WRITTEN INSTRUCTION>
Where the word "scene" occurs in a line, return that line.

COLLECTED MATERIAL>

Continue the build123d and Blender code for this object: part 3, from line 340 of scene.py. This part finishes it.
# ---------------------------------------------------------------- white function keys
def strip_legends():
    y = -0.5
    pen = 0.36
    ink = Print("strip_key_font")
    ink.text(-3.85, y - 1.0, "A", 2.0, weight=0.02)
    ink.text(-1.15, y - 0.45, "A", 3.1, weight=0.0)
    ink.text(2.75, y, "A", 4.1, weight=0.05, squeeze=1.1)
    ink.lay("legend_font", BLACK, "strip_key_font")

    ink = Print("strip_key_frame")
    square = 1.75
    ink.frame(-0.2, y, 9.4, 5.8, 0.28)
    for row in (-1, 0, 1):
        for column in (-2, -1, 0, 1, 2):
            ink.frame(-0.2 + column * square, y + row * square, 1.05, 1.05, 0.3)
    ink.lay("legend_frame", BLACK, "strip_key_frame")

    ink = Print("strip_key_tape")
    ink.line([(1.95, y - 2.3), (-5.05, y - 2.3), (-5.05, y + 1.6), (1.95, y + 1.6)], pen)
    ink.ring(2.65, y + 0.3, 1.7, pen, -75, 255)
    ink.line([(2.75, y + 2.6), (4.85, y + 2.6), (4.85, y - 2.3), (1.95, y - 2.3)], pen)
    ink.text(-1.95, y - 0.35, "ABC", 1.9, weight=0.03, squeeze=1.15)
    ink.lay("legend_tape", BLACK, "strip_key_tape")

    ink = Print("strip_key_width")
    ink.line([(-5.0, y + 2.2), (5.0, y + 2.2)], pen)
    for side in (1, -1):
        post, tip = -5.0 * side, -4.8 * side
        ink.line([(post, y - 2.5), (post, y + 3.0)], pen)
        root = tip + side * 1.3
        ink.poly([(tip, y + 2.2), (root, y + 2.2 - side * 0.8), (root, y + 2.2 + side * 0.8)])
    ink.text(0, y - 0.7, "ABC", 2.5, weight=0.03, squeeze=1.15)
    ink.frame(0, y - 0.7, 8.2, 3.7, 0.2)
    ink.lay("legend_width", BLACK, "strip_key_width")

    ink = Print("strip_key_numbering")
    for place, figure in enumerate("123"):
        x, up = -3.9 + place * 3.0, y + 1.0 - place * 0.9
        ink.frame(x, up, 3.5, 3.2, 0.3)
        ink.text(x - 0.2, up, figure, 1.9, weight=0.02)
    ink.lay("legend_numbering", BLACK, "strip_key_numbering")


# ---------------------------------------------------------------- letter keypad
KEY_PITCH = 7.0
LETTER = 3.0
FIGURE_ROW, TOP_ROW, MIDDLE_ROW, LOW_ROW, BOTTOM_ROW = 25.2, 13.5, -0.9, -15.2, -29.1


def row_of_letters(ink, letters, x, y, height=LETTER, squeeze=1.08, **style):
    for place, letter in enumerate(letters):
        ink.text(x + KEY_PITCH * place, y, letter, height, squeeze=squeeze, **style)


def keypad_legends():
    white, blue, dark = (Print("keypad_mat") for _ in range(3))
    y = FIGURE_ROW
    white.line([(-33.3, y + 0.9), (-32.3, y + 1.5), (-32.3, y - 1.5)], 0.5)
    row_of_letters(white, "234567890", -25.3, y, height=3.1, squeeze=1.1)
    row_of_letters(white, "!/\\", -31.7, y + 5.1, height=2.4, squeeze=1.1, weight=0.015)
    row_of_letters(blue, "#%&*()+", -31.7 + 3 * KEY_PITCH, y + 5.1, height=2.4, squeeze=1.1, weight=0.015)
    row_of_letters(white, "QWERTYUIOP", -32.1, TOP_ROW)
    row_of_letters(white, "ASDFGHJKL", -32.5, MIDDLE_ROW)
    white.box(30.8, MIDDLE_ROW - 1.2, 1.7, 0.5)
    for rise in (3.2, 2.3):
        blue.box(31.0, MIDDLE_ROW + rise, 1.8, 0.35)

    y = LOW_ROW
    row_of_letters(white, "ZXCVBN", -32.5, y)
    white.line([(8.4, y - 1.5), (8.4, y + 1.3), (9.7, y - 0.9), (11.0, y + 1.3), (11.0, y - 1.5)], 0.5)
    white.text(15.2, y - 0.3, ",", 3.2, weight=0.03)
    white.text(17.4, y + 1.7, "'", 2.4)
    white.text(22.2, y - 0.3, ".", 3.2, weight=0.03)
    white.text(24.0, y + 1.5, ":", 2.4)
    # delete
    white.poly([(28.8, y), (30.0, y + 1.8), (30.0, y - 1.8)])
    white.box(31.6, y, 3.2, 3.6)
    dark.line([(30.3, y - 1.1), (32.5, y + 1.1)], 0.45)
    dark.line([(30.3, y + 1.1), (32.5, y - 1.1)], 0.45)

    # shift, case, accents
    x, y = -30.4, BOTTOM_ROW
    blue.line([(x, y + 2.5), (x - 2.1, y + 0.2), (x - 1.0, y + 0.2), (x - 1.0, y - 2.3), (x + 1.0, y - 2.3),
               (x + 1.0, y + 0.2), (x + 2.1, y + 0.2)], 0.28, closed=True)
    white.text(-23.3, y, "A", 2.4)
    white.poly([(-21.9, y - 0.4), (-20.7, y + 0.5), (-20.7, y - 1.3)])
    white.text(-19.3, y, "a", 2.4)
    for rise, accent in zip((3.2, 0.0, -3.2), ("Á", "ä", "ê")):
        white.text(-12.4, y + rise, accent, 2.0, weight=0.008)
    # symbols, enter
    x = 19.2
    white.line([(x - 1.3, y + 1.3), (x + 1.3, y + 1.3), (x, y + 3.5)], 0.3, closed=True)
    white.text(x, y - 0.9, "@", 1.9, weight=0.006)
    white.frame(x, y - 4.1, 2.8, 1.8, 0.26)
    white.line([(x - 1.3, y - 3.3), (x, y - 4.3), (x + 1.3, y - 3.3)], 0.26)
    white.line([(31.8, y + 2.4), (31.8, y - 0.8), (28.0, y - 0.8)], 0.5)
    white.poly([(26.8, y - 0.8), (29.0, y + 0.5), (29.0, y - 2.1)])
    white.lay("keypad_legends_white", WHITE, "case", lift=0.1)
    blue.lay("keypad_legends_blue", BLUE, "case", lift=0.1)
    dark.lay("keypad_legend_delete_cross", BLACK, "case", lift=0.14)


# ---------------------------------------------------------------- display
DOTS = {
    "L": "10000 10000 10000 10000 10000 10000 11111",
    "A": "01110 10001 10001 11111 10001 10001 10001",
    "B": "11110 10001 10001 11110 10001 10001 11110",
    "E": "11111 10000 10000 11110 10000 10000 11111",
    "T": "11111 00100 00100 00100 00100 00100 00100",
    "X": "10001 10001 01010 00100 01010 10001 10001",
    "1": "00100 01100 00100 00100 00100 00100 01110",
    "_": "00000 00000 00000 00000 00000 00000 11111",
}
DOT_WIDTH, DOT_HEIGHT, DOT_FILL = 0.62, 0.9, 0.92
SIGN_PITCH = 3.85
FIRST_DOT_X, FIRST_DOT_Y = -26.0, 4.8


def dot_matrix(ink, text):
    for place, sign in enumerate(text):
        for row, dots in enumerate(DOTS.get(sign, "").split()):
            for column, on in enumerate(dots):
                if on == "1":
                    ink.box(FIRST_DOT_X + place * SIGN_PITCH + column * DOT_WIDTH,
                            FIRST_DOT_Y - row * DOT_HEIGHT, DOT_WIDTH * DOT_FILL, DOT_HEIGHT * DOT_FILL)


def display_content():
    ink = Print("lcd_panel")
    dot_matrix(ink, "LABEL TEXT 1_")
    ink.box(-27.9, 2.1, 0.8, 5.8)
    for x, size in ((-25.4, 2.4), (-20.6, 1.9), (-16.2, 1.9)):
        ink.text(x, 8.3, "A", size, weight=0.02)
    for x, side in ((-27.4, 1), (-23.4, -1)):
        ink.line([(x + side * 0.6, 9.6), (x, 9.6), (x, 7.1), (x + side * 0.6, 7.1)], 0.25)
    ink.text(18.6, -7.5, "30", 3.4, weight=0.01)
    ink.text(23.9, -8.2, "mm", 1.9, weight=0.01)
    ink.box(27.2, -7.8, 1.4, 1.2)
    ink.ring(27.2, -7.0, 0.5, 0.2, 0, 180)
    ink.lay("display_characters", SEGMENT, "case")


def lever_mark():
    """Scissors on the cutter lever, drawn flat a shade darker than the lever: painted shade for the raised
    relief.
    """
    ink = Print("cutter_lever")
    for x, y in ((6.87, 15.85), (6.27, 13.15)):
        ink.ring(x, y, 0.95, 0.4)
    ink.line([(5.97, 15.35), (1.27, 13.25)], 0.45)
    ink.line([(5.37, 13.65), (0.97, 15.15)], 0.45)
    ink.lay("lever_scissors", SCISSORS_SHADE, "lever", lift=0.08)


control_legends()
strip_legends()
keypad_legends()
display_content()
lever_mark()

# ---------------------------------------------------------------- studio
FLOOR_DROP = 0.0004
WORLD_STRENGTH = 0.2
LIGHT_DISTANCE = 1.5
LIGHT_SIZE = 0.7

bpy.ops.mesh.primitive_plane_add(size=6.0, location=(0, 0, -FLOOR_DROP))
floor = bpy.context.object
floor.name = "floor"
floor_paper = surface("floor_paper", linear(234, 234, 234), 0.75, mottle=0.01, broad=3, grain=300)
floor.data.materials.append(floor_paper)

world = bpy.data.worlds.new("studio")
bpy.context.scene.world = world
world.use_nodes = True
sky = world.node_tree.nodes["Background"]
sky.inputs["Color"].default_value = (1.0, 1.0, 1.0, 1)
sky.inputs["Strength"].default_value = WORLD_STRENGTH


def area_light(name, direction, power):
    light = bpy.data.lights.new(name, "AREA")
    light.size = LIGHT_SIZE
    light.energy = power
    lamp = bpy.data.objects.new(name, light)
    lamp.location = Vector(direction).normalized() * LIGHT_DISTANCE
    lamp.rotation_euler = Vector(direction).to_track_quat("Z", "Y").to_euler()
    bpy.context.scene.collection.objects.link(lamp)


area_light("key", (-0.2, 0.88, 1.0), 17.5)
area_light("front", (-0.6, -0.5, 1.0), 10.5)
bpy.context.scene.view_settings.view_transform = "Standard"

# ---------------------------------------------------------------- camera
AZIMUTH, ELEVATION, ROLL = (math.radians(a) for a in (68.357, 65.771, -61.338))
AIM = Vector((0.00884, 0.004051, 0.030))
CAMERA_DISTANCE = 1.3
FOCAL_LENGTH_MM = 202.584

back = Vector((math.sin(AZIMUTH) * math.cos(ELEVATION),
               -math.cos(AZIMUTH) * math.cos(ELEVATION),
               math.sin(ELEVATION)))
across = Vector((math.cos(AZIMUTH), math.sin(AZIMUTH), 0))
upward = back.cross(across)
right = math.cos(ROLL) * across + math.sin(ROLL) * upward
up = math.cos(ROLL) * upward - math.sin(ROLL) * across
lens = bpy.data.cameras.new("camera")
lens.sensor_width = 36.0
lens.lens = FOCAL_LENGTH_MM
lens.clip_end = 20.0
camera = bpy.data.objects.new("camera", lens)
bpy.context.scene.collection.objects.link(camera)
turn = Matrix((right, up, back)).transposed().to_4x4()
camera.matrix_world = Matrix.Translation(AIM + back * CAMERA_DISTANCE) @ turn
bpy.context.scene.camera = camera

RESULT>
Continue the build123d and Blender code for this object: part 3, from line 340 of scene.py. This part finishes it.
bpy.context.scene.world = world
    bpy.context.scene.collection.objects.link(lamp)
bpy.context.scene.view_settings.view_transform = "Standard"
bpy.context.scene.collection.objects.link(camera)
bpy.context.scene.camera = camera